Green Shirt Day is a national campaign rooted in the memory of 21-year-old Logan Boulet, one of 16 people who died when a truck driver went through a stop sign at a rural Saskatchewan intersection and into the path of the team’s bus on April 6, 2018.
Boulet, who was from Lethbridge, Alta., died from his injuries the next day, and his parents said it had been his wish to donate his organs.
Green Shirt Day organizers have said that decision helped save six lives.
In the weeks that followed, about 150,000 people registered to become organ donors, launching what became known as the “Logan Boulet Effect” and Green Shirt Day.
The Saskatchewan government has said that the province continues to see organ transplant donation registration rates go up. The registry, which started in September 2020, has seen more than 30,000 residents sign their intent to donate organs and/or tissues.
Nicole de Guia, manager of organ donation and transplantation with the Canadian Institute for Health Information, said data from 2024 shows that 3,203 transplants were performed in Canada.
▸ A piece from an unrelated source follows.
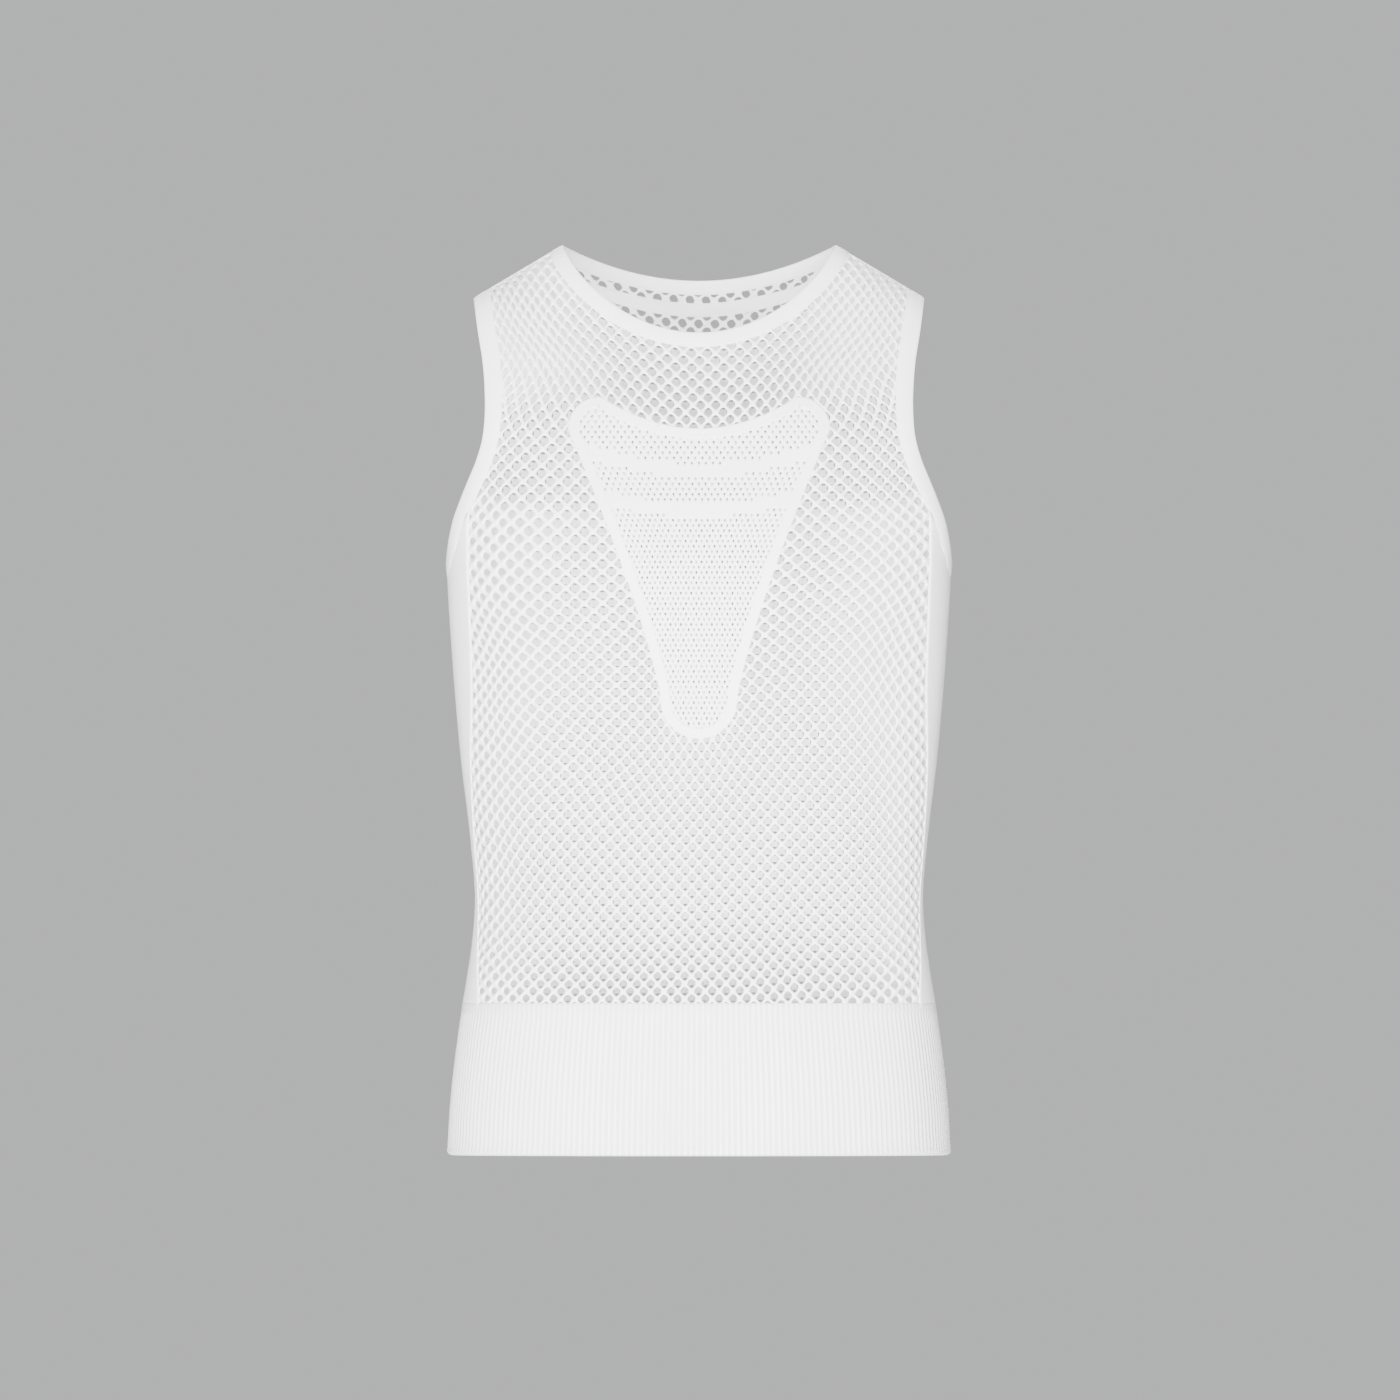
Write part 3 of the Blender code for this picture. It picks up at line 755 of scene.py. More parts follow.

Data from 2025 is not yet available.
“We still have quite a bit of demand for these vital surgeries, and there’s still much more of an unmet need,” de Guia said in an interview.
There were 4,044 Canadians on a waiting list for an organ as of Dec. 31, 2024, while 691 people died or were withdrawn from the list.
Nationally, she said, there has been an increase in transplant surgeries in the last 10 years.
But data from 2024 shows the first decrease in deceased donors in five years — about six per cent compared to the year before. Living donations saw a smaller decrease in 2024 with 1.7 per cent.
“For the most part, a living donor can only provide a kidney or a part of a liver, so we really rely on deceased donors to be able to supply these vital life-saving surgeries,” she said.
De Guia added that it’s still too soon to tell if the decrease is a trend that will continue or just a fluctuation.
The institute — an independent not-for-profit organization that collects, analyzes and shares data on Canada’s health systems — started a project in 2023 funded by Health Canada for a new data system called CanODT. It’s aimed at modernizing organ donation and transplantation reporting across Canada.
De Guia said there’s still a lot of manual data entry in the transplant process and the new system is designed to better support interprovincial organ transfers.
“This is a precious resource and it needs to be very timely to share data about organs that are available and to match them up with those who need them the most,” she said.
The institute doesn’t have data specifically about Green Shirt Day. But de Guia said these kinds of campaigns are important for starting conversations within families about donation.
Dr. Sam Shemie, a medical adviser for deceased organ donation with Canadian Blood Services, said the COVID-19 pandemic has affected the rate of consent for people dying in intensive care.
Before the pandemic, he said, the consent rate was about 60 per cent, and it has dropped in recent years to about 49 per cent.
“I think there’s a lot of factors, perhaps trust of government and health-care institutions since COVID, as well as vaccine mandates and isolation,” said Shemie, who is also a pediatric intensive care physician at Montreal Children’s Hospital.
He called the decrease concerning but said the Boulet family have been important advocates for having conversations about end-of-life decisions on organ donation.
“Managing this complex intersection of dying, death and organ donation in intensive care units is vitally important for the health of Canadians,” Shemie said.
“The reality is that organ donation after death or deceased organ donation is kind of the juxtaposition of the unpreventable, inevitable death of the donor and the preventable death and disability of many transplant recipients.”